As a little kid, I was the guy that people called "Alex P. Keaton" and was a dipstick who read the Money section of the USA Today. I used to love opening up the Money section and pouring over the stock listings. I would look for the companies my parents worked for, the companies with presence in my homestate, and try to find the biggest movers on the NYSE. I remember when stocks were listed in fractions instead of decimals. So much fun for a little dork.
Now that I am older and actually have some money, I enjoy investing on my own. My 401K is always stocked to the max of what I can put in, and I like to check up on it monthly. My 401k rollovers can be checked anytime I desire. Thank you Internet. One thing that I have started to take advantage of concerning my money, and that I have written about before, is foreign investing. The benefits of foreign investing are diversification away from the risks in the US markets. Does this mean you buy the weirdest of stocks out of foreign countries? No. Does this mean you just buy a big, broad index foreign stock portfolio? Maybe. It means that you look for opportunities to hve your portfolio outperform the US market, to hedge against shocks that might be peculiar to the US, and to add exposure to different types of economies (natural resource, industrial, or service based).
There are a lot fo vehicles for this type of investing, and I currently use mutual funds for my foreign exposure. I have a core holding of a broad, foreign index mutual fund, some other smaller actively managed mutual funds in my current 401k, and very soon, I will be adding single country ETFs and an actively managed mutual fund to the mix (DODFX). I am keen on investing in foreign holdings because I feel that the US dollar is going to get weaker. This has major ramifications concerning investments, and earnings from foreign companies, can boost a domestic based portfolio. Likewise, multinational corporations that do business worldwide are a good buy since their foreign earnings will become more dollars.
Why does a falling dollar matter in your investments? Look at today's rally. Gains that you made today, if turned into actual dollars in your pocket, would be worth less than they were vs. the rest of the world's currencies (except those that peg to the dollar & the sh*tty Yen). Let's look at the US dollar index since mid-2005 and the S&P 500 index since 2005. The S&P has gained around 30%, but inflation has eaten into that "officially" around 5%. With the dollar's 5% value depreciation since mid-2005, an investor of the S&P has had maybe 1/3 of his or her gain for the period eaten away. I am one of those S&P 500 investors, damn you dollar!

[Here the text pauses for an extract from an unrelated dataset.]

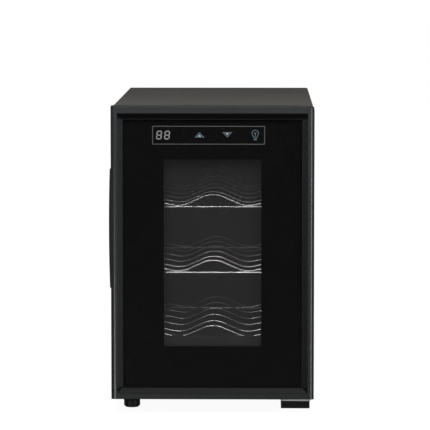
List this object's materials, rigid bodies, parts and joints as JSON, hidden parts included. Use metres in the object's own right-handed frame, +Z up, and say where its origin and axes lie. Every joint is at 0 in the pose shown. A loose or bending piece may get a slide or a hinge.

A few of the ETFs that I am going to purchase for a long term buy and hold are EWY (South Korea), EWC (Canada), and EWA (Australia). I wanted to purchase EWA a year or so ago when it was in the high teens, but I had to pay for a honeymoon. Damn you best tropical trip ever! EWA and EWC are both more natural resource oriented, and if we are at the beginning of a decades long commodity bull market, yippee. South Korea is a destination because I trust it's banking sector much more than I do Japan's or China's. China and India are extremely juiced to the point of bubble trouble, and I like what South Korea is doing. They have invested in a ton of automation, and are trying to be at the forefront of robotics & other cutting edge technology. A few positives for South Korea are: democratic government, good trade relations with China/Japan/US, huge currency reserves yet it has let it's currency appreciate vs. the dollar freely, and a huge IT infrastructure with an eye on robotics. These ETFs are trading rather high right now in value, but my vision, Asian influenced, is long term. Why plan for just the next quarter, when you can plan for the next quarter century?